The historical account from Solomon speaks to our society today. "The one who is lazy becomes poor, but the one who works diligently becomes wealthy."  Proverbs 10:4

When one's work is the work of getting out of work, it is counted to him as being lazy. When a person can work and decides to take advantage of a system of entitlement to avoid having to work with his hands and mind, he becomes a cheater against those for whom the entitlement is meant.

Without even realizing it, the "slacker" who thinks he is outsmarting the officials who administer the entitlements is only accomplishing one thing for himself: the distinction of becoming poor and remaining poor. The only thing that person has gained for himself is the distinction of being in poverty. His sleight-of-hand schemes of cheating the officials have only sentenced him to a lifetime of poverty. That poverty is not just the poverty-level of sustenance the entitlement offers, but the loss of opportunity for a better life, loss of the challenge of seizing the American dream, loss of his own motivation, loss of dignity and self-worth, and most of all, loss of being a positive, righteous role-model for the rest of his family.
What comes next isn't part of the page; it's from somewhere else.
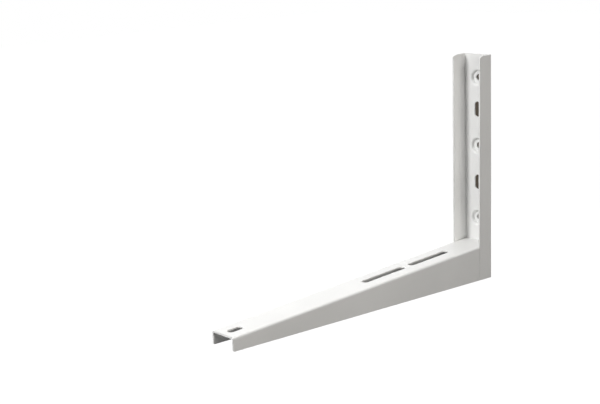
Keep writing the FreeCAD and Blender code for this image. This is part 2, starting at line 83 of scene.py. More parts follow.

Again, the historical account that Solomon gives us in today's society is the contrast to the poverty-stricken slacker who cheats the government for a small sustenance of entitlement. It is the diligent worker who uses his entire resources of mind, body and spirit to find work, be consistent in that work, achieve excellence by bringing his best to his work, and achieves the consequences of consistent salary and resources for himself and his family. Richness may not be the accumulation of wealth in the sense that our culture pants after affluence and privilege, but riches that bring self-fulfillment and self-worth. A person who is a diligent worker, doing the very best job he or she can, taking the responsibility for family, and fulfilling the role of good citizenship, becomes rich in dignity and worth.

Finally, the wisdom of the writer Solomon and his observations thousands of years ago bring a freshness to the ills of our society related to economy and personal responsibility. He writes: "The one who gathers crops in the summer is a wise son, but the one who sleeps during the harvest is a son who brings shame to himself."  Proverbs 10:5

Wisdom is more than simply knowing a set of facts. Wisdom is using those facts to synthesize experiences and knowledge into a lifestyle and worldview that is proactive, meaningful, balanced and productive for future provisions. Using time wisely, establishing meaningful goals of life, creating an active, consistent life of completing career goals while the strength is still present, is wisdom in action.

If one fritters away the time in the "summer" of life and accepts the dole of the government to maintain a level of poverty, he or she assumes the position of one who sleeps during the most important time of life. This brings dullness to the senses and lulls the individual into a state of laziness that robs him or her of seeing the importance of the needs of the times. As in the fable of the ant and the grasshopper, the winter of life soon appears, and the lazy one will likely suffer, while the wise one will likely prosper.